French Reporters, Real and Fictional Transmitters of the Colonial Ideology (1890-1900) (original) (raw)

Colonial reportage crucially raises the issue of the reporter's political engagement. An envoy of his homeland, the reporter must inform his readership about the state of the colonies, but often does so by putting forward information that is not neutral, structured according to a commonly admitted axiology liable to federate a gathering and to participate in the construction of the national identity. This article interrogates the way in which the figure of the reporter takes charge of the dissemination of the colonial ideology in the 1890s and 1900s, a period still marked by the conquests in Africa and the need to establish and stabilize the French colonial empire in the 1890s.

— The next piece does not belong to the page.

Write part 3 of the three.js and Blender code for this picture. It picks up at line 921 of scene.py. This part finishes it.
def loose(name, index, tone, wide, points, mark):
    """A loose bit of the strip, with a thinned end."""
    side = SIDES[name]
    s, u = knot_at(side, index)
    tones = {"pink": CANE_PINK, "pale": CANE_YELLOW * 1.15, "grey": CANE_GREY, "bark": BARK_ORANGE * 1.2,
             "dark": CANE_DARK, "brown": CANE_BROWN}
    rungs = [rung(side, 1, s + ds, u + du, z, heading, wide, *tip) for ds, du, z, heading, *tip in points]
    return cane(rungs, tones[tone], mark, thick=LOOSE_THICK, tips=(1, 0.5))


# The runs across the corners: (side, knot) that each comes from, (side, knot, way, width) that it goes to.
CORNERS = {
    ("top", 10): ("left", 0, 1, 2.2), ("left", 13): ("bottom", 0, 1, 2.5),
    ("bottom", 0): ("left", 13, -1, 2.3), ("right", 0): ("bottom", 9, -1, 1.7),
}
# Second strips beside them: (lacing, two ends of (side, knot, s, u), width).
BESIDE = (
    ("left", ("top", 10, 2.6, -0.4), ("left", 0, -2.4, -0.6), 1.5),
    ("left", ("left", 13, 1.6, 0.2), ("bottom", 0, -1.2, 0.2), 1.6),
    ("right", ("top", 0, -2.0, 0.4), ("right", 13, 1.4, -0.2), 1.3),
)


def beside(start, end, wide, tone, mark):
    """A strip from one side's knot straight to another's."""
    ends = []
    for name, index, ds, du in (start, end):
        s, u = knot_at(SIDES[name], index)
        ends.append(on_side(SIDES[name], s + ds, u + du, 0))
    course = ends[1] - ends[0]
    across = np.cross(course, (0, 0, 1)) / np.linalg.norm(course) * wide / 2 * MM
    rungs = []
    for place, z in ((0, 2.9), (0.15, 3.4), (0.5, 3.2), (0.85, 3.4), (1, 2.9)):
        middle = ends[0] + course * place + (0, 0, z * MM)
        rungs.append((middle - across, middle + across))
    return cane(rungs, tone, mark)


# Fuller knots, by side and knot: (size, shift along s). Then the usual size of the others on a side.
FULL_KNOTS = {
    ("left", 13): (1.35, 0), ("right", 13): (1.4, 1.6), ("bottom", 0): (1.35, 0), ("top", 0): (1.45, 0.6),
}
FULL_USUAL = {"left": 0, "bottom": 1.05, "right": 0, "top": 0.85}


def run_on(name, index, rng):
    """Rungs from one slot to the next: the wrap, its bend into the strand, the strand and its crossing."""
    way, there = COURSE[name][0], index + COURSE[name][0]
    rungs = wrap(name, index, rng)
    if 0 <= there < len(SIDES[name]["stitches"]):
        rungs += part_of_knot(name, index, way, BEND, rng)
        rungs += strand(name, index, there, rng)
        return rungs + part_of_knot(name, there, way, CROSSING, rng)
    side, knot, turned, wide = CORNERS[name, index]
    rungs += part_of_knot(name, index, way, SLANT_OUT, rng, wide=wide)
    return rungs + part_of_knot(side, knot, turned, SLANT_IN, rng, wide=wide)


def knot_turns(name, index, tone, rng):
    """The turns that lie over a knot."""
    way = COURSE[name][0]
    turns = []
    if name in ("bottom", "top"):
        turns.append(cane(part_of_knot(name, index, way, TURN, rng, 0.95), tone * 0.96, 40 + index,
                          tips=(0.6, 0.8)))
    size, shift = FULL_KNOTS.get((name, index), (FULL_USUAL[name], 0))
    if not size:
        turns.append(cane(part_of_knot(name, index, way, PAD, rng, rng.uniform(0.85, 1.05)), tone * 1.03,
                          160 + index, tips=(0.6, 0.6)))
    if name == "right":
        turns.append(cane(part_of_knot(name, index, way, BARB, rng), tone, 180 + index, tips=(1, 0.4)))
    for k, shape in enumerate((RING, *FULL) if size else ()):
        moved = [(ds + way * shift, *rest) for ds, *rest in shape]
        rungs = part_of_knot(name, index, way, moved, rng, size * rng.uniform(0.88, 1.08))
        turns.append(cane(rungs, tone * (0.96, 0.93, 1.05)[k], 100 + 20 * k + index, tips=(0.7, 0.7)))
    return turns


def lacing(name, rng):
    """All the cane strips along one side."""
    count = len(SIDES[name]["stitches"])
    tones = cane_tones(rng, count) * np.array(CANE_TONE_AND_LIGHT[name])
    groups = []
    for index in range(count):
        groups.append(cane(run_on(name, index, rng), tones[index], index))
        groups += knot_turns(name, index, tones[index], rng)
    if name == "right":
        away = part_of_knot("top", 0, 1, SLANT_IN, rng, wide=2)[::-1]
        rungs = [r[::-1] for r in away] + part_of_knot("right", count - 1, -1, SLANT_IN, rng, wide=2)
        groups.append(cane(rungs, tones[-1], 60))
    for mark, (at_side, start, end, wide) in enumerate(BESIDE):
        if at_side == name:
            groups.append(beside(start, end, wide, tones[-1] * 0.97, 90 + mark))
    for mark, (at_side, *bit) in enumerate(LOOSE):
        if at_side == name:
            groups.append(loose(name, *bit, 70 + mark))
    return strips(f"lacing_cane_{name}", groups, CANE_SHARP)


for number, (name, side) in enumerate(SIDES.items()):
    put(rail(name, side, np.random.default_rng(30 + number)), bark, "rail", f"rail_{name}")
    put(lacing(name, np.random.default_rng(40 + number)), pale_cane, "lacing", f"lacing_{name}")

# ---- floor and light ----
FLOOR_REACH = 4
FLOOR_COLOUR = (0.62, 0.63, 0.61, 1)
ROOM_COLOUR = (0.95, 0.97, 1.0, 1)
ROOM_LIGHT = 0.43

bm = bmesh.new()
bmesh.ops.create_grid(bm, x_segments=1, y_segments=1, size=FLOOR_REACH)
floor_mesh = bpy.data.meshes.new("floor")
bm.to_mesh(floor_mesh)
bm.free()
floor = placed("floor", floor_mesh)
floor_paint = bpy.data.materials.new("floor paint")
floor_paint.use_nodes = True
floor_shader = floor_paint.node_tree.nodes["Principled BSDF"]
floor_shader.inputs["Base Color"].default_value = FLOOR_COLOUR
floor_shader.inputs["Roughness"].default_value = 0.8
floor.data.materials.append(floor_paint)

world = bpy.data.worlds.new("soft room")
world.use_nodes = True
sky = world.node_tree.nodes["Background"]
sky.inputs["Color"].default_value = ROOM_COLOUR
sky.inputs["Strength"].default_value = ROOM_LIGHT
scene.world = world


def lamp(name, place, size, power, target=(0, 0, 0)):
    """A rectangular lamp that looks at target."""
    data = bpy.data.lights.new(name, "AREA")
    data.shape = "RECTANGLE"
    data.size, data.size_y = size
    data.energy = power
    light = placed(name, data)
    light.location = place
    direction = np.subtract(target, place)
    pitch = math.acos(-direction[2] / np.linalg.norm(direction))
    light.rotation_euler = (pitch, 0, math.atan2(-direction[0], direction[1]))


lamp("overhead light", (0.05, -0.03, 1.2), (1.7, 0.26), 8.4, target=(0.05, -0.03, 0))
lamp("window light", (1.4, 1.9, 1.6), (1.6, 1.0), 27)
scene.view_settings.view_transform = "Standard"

I focus on two major reporters, Pierre Mille (1864-1941) and Félix Dubois (1862-1945, and examine their reports on the African colonies serialized in the general press. These examples will be compared to that of their fictional equivalent, the reporter of the geographical novel, as found at the same time in the novels of Jules Verne, Paul d'Ivoi, and Léo Dex. Comparing reportages and novels makes it possible to highlight views and representations that are common to both genres. In so doing, it will be possible to show that reportages and novels featured witnesses committed to the colonial project while colonial culture was still in the making. These two types of stories share an educational perspective and contribute to building narrative axes that participate in the dissemination of a republican colonial ideology, of which the reporter, real or fictional, stands as a prime ambassador.